Он лежал, то открывая, то закрывая глаза, на узком твердом ложе со слегка вздыбленным изголовьем – медицинская кушетка, должно быть, это была, – а над ним волховали ласковые женские руки… Протирали влажными ароматными салфетками, делали массаж ног, рук – каждую мышцу, проминая до последнего волокна, перевернули на живот – и снова руки, ноги, взялись за плечи, спину. К. лежал, подчиняясь всякому действию над собой, и чувствовал, как онемелость в мышцах проходит, тело вновь наливается силой, уже может сам и встать, и пойти. Так он и сделал, когда с массажем было покончено, разве что никуда не пошел, а всего лишь сел на кушетке. Куда ему было идти? Горообразные береты, исчезнувшие было с его горизонта, пока лежал, тотчас, как сел, нарисовались неподалеку, а вероятнее всего, никуда и не исчезали, были здесь все время. Заменой поднявших его на ноги массажисток явился некто маленький, серый, всем обликом напоминающий испуганного пронырливого мышонка, вместе с ним явилась одежда: брюки, носки, майка, рубашка и даже щегольского вида пиджак с закругленными бортами и двумя разрезами сзади – все не его, чужое. Трусы только и остались на К. свои. Все, однако, оказалось вполне подходящим по размеру. Возник в середине облачения, с твердой деревянной меркой в руках, еще один мышь, измерил ступню, исчез и спустя недолгое время явился с блестящими лакированными ботинками в руках, которые собственноручно и натянул на К. «Не жмет?» – с галантерейными ужимками вопросил он. Ботинки не жали, ботинки были впору; и вообще К. никогда прежде не носил таких туфель. «Не жмет», – сипло отозвался он. Гортань с языком еще не с большой охотой повиновались ему.
Кощей, все так же придерживавший пальто на плечах за борта, возник перед К. сгустившейся из воздуха нежданной забытой фигурой.
– Хорош! Красавец! – оценил он вид К. – Нет слов, меня душат слезы! Тронулись, – перекинув взгляд на беретов, повелел он.

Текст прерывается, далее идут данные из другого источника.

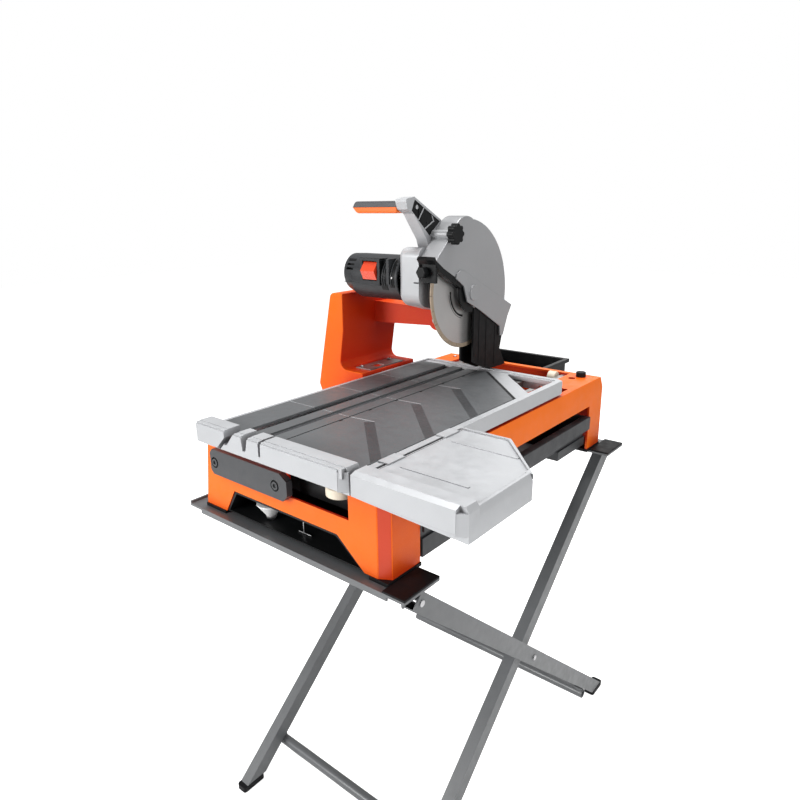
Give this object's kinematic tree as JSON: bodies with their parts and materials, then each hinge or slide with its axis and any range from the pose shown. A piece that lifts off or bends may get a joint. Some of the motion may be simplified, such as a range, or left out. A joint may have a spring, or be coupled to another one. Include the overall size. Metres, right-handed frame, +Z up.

Береты тот же миг оказались по бокам К. и крепко приложили свои деревянные ладони к его лопаткам: тронулись, было сказано! Впрочем, когда пошли, вновь следуя за кощеем, уже не вели его под локти, а просто ступали рядом родом опекающего эскорта, – словно, обретя одежду, он обрел и иной статус, понуждающий к большей уважительности.